The base defense is on the field, which is a standard 4-3 unit with 6-3, 225 pound hybrid Jabril Cox (Missouri) as the sam LB playing out in space. The middle linebacker (6-3, 245 pound Nebraskan Nick DeLuca) is dropping back with the pass read along with everyone else to the passing strength. Meanwhile on the boundary they're playing press-man coverage on the solo-side WR with the strong safety (6-0, 195 pound Minnesotan Robbie Grimsley) playing downhill as a run player. It’s a Pat Narduzzi-style of press quarters defense to the boundary but a much more conservative quarters coverage call over to the field, much like you might see from TCU.

To help out the DL, which often plays with only a single LB and a late coming safety in support, they mix in a variety of stunts including NT-DT stunts that regularly cross the wires of opposing OL and result in run stuffs and TFLs. By playing to stop the big pass play first at most of their defensive backfield spots, they dare opponents to consistently out-execute their DL over the course of a game and that tends to be a losing proposition.

Like on offense their line is built from Minnesotans, North and South Dakotans, and Wisconsinites. Most everyone gets a redshirt and a few years of drilling and S&C before they see the field, much like at Michigan State or at Bill Snyder’s K-State program.

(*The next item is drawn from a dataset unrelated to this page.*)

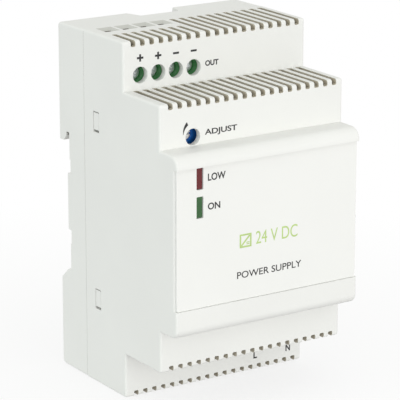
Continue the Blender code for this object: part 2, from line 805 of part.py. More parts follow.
def transformer(x=9.5, z=11.0):
    rear, front = -7.4, -32.5
    piece("transformer_rear_core", e_core(x, z, rear, -1), looks["ferrite"])
    piece("transformer_front_core", e_core(x, z, front, 1), looks["ferrite"])
    spool_rear, spool_front = rear - 3.6, front + 3.6
    tube = box(about(x, 4.7), (spool_front, spool_rear), about(z, 4.7))
    flanges = [
        box(about(x, 8.6), (y - 0.5, y + 0.5), about(z, 8.4))
        for y in (spool_front + 0.5, spool_rear - 0.5)
    ]
    feet = [
        box(about(x, 8.2), (spool_rear - 0.6, ON_BOARD), sorted((z + s * 4.6, z + s * 7.9)))
        for s in (-1, 1)
    ]
    hole = box(about(x, 3.9), (spool_front - 3, spool_rear + 3), about(z, 3.9))
    joins = [together(flanges), together(feet)]
    piece("transformer_bobbin", tube, looks["black_plastic"], joins=joins, cuts=[hole])
    wound = prism(
        rounded_box(about(x, 8.2), about(z, 8.0), 3.0), "y", spool_front + 1.3, spool_rear - 1.3
    )
    bore = box(about(x, 5.0), (spool_front, spool_rear), about(z, 5.0))
    piece("transformer_winding", wound, looks["yellow_tape"], cuts=[bore])


def can_capacitor(name, x, z, radius, length):
    """An aluminium can with a crimped bead near its foot and a pressed top."""
    foot = ON_BOARD
    top = foot - length
    profile = [
        (radius - 0.5, top),
        (radius, top + 0.5),
        (radius, foot - 2.6),
        (radius - 0.5, foot - 2.0),
        (radius, foot - 1.4),
        (radius - 0.3, foot),
    ]
    shade_round(piece(name, turned(profile, (x, z)), looks["capacitor_sleeve"]))


def disc_part(name, look, x, z, radius, half):
    """A dipped disc standing on its edge."""
    centre = (x, ON_BOARD - radius - 1.5)
    disc = cylinder("z", centre, radius, z - half, z + half, segments=20)
    leads = together([box(about(x + s * 2.5, 0.3), (-8.6, ON_BOARD), about(z, 0.3)) for s in (-1, 1)])
    shade_round(piece(name, disc, looks[look], joins=[leads]))


def ring(centre, inner, outer, z):
    """An outer disc and the shape of its hole, along Z."""
    disc = cylinder("z", centre, outer, *z, segments=32)
    hole = cylinder("z", centre, inner, z[0] - 1, z[1] + 1, segments=32)
    return disc, hole


def mains_choke(x=-13.0, z=-22.5):
    """A toroid on its edge with a winding on each side."""
    centre = (x, ON_BOARD - 9.6)
    inner, outer, half, wire = 4.6, 7.9, 3.6, 0.9
    disc, hole = ring(centre, inner, outer, about(z, half))
    shade_round(piece("mains_choke_core", disc, looks["ferrite"], cuts=[hole]))
    for number, side in enumerate((-1, 1), start=1):
        room, spindle = ring(centre, inner - GAP, outer + GAP, about(z, half + GAP))
        core_room = helper(f"core_room_{number}", room)
        cut(core_room, spindle)
        disc, hole = ring(centre, inner - wire, outer + wire, about(z, half + wire))
        other_side = box(sorted((x + side * 1.8, x - side * 20)), (-40, 0), about(z, 10))
        winding = piece(f"mains_choke_winding_{number}", disc, looks["copper"], cuts=[hole, other_side])
        combine(winding, "DIFFERENCE", core_room)


def output_choke(x=5.5, z=38.0):
    foot = ON_BOARD
    rim, waist, height, flange = 4.4, 1.9, 11.5, 1.7
    profile = [
        (rim, foot - height),
        (rim, foot - height + flange),
        (waist, foot - height + flange),
        (waist, foot - flange),
        (rim, foot - flange),
        (rim, foot),
    ]
    drum = turned(profile, (x, z))
    shade_round(piece("output_choke_core", drum, looks["ferrite"]))
    coil = cylinder("y", (x, z), rim - 0.4, foot - height + flange + GAP, foot - flange - GAP)
    bore = cylinder("y", (x, z), waist + GAP, foot - height, foot)
    shade_round(piece("output_choke_winding", coil, looks["copper"], cuts=[bore]))


def power_tab(name, screw_name, plate_name, *, x, plate_z, side, plate_x):
    """A power semiconductor screwed to an upright heat sink plate, on the side that `side` gives."""
    thick = 1.5
    hole_y = -21.2
    plate = box(plate_x, (-30.0, ON_BOARD), about(plate_z, thick / 2))
    plate_hole = cylinder("z", (x, hole_y), 1.5, plate_z - 3, plate_z + 3, segments=16)
    piece(plate_name, plate, looks["aluminium"], cuts=[plate_hole])

    seat = plate_z + side * (thick / 2 + GAP)
    tab = box(about(x, 5.0), (-24.5, -9.0), sorted((seat, seat + side * 1.3)))
    resin = box(about(x, 5.0), (-18.0, -9.2), sorted((seat + side * 0.5, seat + side * 4.4)))
    lead_z = seat + side * 2.6
    leads = [box(about(x + 2.54 * k, 0.4), (-9.8, ON_BOARD), about(lead_z, 0.3)) for k in (-1, 0, 1)]
    tab_hole = cylinder("z", (x, hole_y), 1.8, seat - 3, seat + 3, segments=16)
    piece(name, tab, looks["black_plastic"], joins=[resin, together(leads)], cuts=[tab_hole])

    head = seat + side * (1.3 + GAP)
    screw_head = cylinder("z", (x, hole_y), 2.7, *sorted((head, head + side * 1.8)), segments=20)
    far_end = plate_z - side * 3.0
    shaft = cylinder("z", (x, hole_y), 1.2, *sorted((head + side * 0.5, far_end)), segments=16)
    slot = box(about(x, 4), about(hole_y, 0.35), sorted((head + side * 1.0, head + side * 3)))
    shade_round(piece(screw_name, screw_head, looks["steel"], joins=[shaft], cuts=[slot]))


def small_parts():
    can_capacitor("bulk_capacitor", x=13.5, z=-8.0, radius=7.9, length=31.5)
    can_capacitor("output_capacitor_1", x=16.5, z=26.2, radius=4.9, length=20.0)
    can_capacitor("output_capacitor_2", x=5.0, z=26.2, radius=4.9, length=20.0)
    disc_part("y_capacitor", "blue_dip", x=18.0, z=38.0, radius=4.2, half=1.6)
    disc_part("inrush_thermistor", "dark_dip", x=-6.0, z=-37.0, radius=4.8, half=1.8)
    disc_part("varistor", "red_dip", x=3.6, z=-37.0, radius=4.8, half=1.8)
    box_film = prism(rounded_box((-1.0, 16.5), (-29.8, -21.4), 0.6), "y", -20.2, ON_BOARD)
    piece("mains_filter_capacitor", box_film, looks["yellow_box"])
    bridge = prism(rounded_box((-21.5, -11.5), (-35.2, -31.4), 0.5), "y", -20.5, ON_BOARD)
    piece("bridge_rectifier", bridge, looks["black_plastic"])
    fuse = cylinder("x", (ON_BOARD - 4.2, -39.4), 2.5, -21.5, -12.5, segments=20)
    shade_round(piece("fuse", fuse, looks["ceramic"]))
    piece("optocoupler", box((-9.0, -4.5), (-9.2, ON_BOARD), (11.0, 17.5)), looks["black_plastic"])
    piece("controller_chip", box((-12.5, -7.5), (-7.4, ON_BOARD), (3.0, 7.0)), looks["black_plastic"])


def power_parts():
    names = ("switching_transistor", "transistor_screw", "primary_heat_sink")
    power_tab(*names, x=-12.0, plate_z=-5.0, side=-1, plate_x=(-20.5, -4.5))
    names = ("output_diode", "diode_screw", "secondary_heat_sink")
    power_tab(*names, x=-13.0, plate_z=21.5, side=1, plate_x=(-20.5, -6.0))


# ---- the whole ----

for old in list(bpy.data.objects):
    bpy.data.objects.remove(old, do_unlink=True)

root = bpy.data.objects.new("power_supply", None)
root.location.y = -BOSS_FACE * MM
bpy.context.scene.collection.objects.link(root)

looks = {
    "housing": material("housing", (0.78, 0.79, 0.77), 0.45),
    "plate": material("plate", (0.82, 0.82, 0.78), 0.4),
    "latch": material("latch", (0.62, 0.63, 0.62), 0.45),
    "terminal": material("terminal", (0.06, 0.30, 0.10), 0.45),
    "steel": material("steel", (0.62, 0.62, 0.60), 0.3, metallic=1.0),
    "brass": material("brass", (0.60, 0.52, 0.36), 0.35, metallic=1.0),
    "trimmer": material("trimmer", (0.02, 0.13, 0.45), 0.4),
    "rotor": material("rotor", (0.85, 0.85, 0.83), 0.5),
    "red_lens": material("red_lens", (0.25, 0.04, 0.05), 0.25, transmission=0.4),
    "green_lens": material("green_lens", (0.05, 0.22, 0.08), 0.25, transmission=0.4),
    "board": material("board", (0.03, 0.20, 0.08), 0.5),
    "black_plastic": material("black_plastic", (0.03, 0.03, 0.03), 0.5),
    "ferrite": material("ferrite", (0.06, 0.06, 0.065), 0.6),
    "yellow_tape": material("yellow_tape", (0.70, 0.55, 0.08), 0.45),
    "yellow_box": material("yellow_box", (0.65, 0.48, 0.08), 0.4),
    "capacitor_sleeve": material("capacitor_sleeve", (0.03, 0.035, 0.05), 0.35),
    "copper": material("copper", (0.50, 0.20, 0.09), 0.35, metallic=1.0),
    "aluminium": material("aluminium", (0.70, 0.71, 0.72), 0.4, metallic=1.0),
    "blue_dip": material("blue_dip", (0.05, 0.20, 0.50), 0.4),
    "dark_dip": material("dark_dip", (0.06, 0.07, 0.05), 0.5),
    "red_dip": material("red_dip", (0.45, 0.10, 0.05), 0.45),
    "ceramic": material("ceramic", (0.80, 0.79, 0.75), 0.5),
}

rear_base()
front_cover()
front_plate()
rail_latch()
latch_spring()
terminals()
for lamp_name, lamp_z in zip(("red", "green"), LAMP_HEIGHTS):
    lamp(lamp_name, lamp_z)
trimmer()
boards()
transformer()
mains_choke()
output_choke()
power_parts()
small_parts()
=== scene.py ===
"""Looks for a three-module DIN rail power supply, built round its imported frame.

Lengths are millimetres in the frame's own axes: X to the right, Y from the front to the rail, Z up. A shape
is scaled to metres when it becomes an object. Each piece is made at its rest place, rides on a body of the
frame, and stands for the CAD node that it refines.
"""

import math

import bmesh
import bpy
from mathutils import Matrix, Vector

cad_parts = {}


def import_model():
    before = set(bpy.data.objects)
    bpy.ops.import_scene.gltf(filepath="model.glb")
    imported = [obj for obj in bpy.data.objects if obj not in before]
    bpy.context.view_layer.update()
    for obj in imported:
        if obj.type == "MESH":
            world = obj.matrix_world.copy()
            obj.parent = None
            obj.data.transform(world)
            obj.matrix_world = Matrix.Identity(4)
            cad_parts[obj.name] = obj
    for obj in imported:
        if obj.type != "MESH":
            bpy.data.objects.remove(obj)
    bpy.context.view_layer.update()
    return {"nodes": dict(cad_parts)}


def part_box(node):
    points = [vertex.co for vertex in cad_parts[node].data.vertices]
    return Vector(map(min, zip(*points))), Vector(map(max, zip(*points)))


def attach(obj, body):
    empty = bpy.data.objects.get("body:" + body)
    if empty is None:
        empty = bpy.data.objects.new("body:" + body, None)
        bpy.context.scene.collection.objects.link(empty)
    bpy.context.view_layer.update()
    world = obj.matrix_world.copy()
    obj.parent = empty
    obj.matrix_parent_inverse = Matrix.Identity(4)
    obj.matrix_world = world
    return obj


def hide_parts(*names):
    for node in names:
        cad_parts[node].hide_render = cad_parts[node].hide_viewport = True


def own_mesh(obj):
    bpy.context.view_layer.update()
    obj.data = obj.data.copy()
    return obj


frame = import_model()

MM = 0.001


def frame_box(node):
    """A CAD node's lowest and highest corner at rest, in millimetres."""
    low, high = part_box(node)
    return low / MM, high / MM


def frame_centre(node):
    low, high = frame_box(node)
    return (low + high) / 2


# ---- sizes ----

cover_low, cover_high = frame_box("front_cover")
base_low, base_high = frame_box("rear_base")
plate_low, plate_high = frame_box("front_plate")

SIDE = cover_high.x
TOP = cover_high.z
BOTTOM = cover_low.z
BACK = base_high.y
UPPER_LIP = cover_low.y
PLATE_FACE = plate_low.y
WALL = 1.6
GAP = 0.3
INNER_SIDE = SIDE - WALL

# Housing: the tiers' front planes and heights. SEAT is the plane in which the rail's flanges rest.
SEAT = BACK - 5.0
SEAM = SEAT - 7.6
SEAM_GAP = 0.06
TIER1 = UPPER_LIP + 24.0
TIER2 = UPPER_LIP + 7.7
LOWER_LIP = UPPER_LIP + 0.5
STRIP = PLATE_FACE + 0.6
TIER2_TOP = TOP - 12.15
TIER2_BOTTOM = BOTTOM + 11.35
NOSE_TOP = 22.5
NOSE_BOTTOM = -22.5
EDGE_RADIUS = 0.7
LIP_RADIUS = 3.0
NOSE_FOOT_RADIUS = 2.3
COVER_SIDE_ROUND = 0.62
BASE_SIDE_ROUND = 0.6
BASE_CORNER = 1.0
FINE_EDGE = 0.05

# Front plate: the sheet overlaps the edge of the pocket behind it.
PLATE_TOP = plate_high.z + 0.1
PLATE_BOTTOM = plate_low.z - 0.1
PLATE_HALF = plate_high.x
PLATE_PLAY = 0.05
PLATE_POCKET = 0.85
PLATE_LEDGE_X = 1.1
PLATE_LEDGE_Z = 0.75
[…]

Critics will likely zero in on the notion of ND State as an antiquated, base 4-3/Tampa-2 defense but the schemes aren’t the issue. The Bison understand that the key to stopping modern spread attacks is to take away their spacing by dropping back and then forcing them to be more physical and disciplined than you are in the trenches or on the perimeter behind their blockers. The real question again is whether Klieman will find linemen as big and tough relative to their competition as the ones he pulled from the far north.

Chris Klieman’s attempt to carry over Bill Snyder’s physical and disciplined approach to football has a chance to be a shock to the Big 12 and put the Wildcats back in contention, but it’s going to come down to recruiting. Not whether Klieman can recruit Texas or the south for skill athletes like the other programs around the league, but whether he can find the same kinds of big framed, physical bullies that he built the Bison dynasty around. If he can, the skill athletes from the JUCOs, Oklahoma, Texas, and Missouri are going to flock to Manhattan.